Part 2 – The Great Tales
This most substantial part of the novel consists of 28 chapters. They are the large, middle section of tales where we move between Whitmore’s accounts of a fatal love affair between Christian Rottbøll and Charlotte Hadding in 1897, and Mathias’s absorption with the old and potentially lethal manuscript. Apart from the tales we explore Mathias’ relationship with the apparently dying Whitmore. We follow Mathias’ search for truth in everything he hears from Whitmore and in everything he discovers for himself, reads about and experiences in the old house.
Whitmore’s secrets stretch from the present back to the year 1897 when the manuscript in its current form was begun. The manuscript revolves around research that may alter the perception of the origin of the Nordic peoples and their runes and have tremendous consequences for large parts of the world by shaking the foundations of Christianity. Mathias reads extracts of the manuscript to Whitmore and consequently becomes involved with working on it.

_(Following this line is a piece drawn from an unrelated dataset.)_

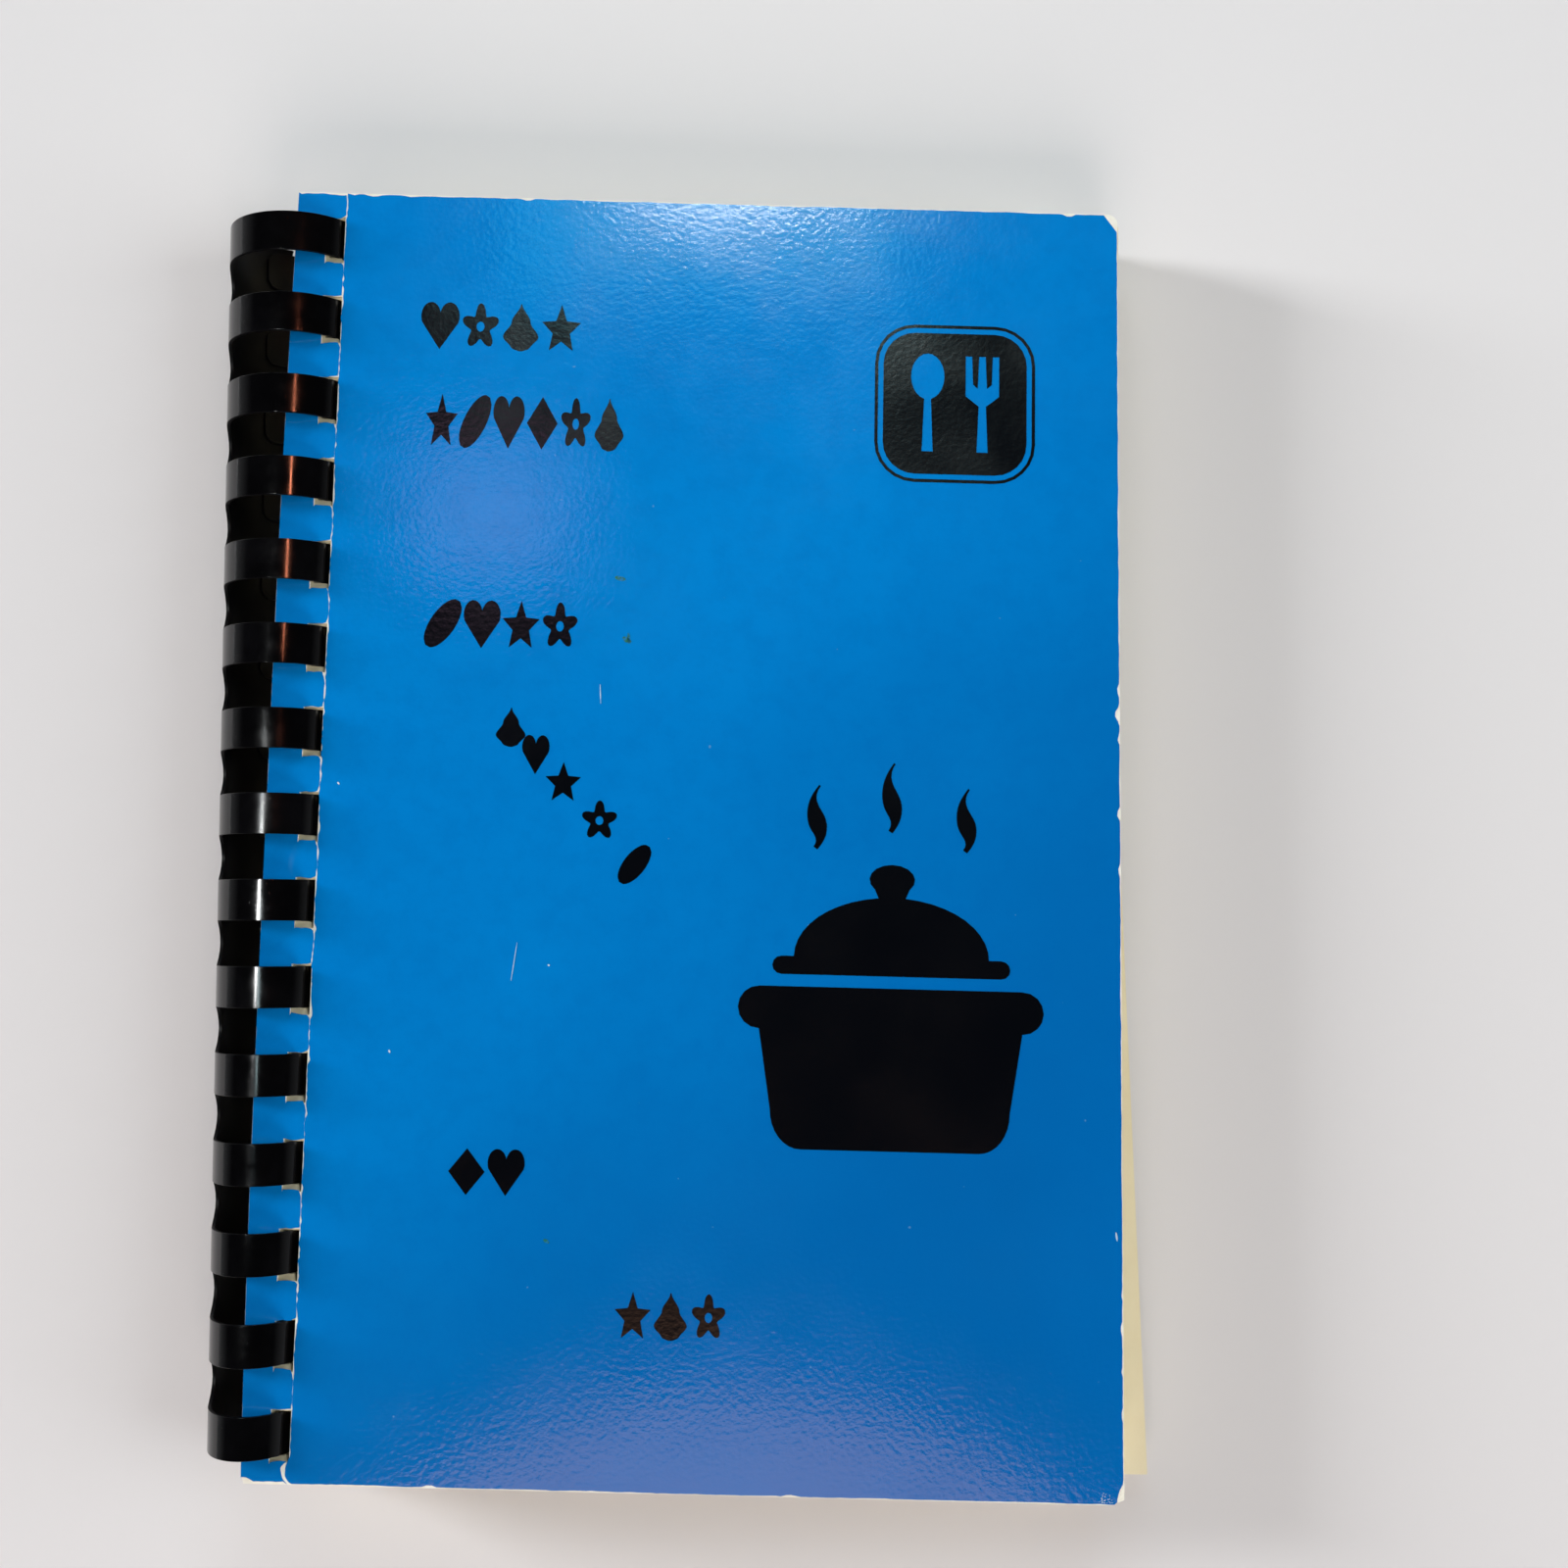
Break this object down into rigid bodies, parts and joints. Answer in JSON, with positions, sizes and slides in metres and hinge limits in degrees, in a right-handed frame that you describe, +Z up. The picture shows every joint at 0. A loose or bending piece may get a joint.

The hub of the two parallel storylines in this part of the novel is the relationships between the people involved: the living, the shadows and the dead; relationships that evolve and complicate things. On a personal level, Mathias gradually discovers that his acquaintance with Whitmore is a threat to his own identity.
Part 3 – The Last Tales
Mathias does discover that which can change the way the world is perceived by many people, if it were ever made public. However, old and very powerful forces have always fought to conceal it and they will continue to do so.
Whereas creepiness, darkness and death have been lurking just below the surface in the first two parts of the book, here they erupt into the daylight.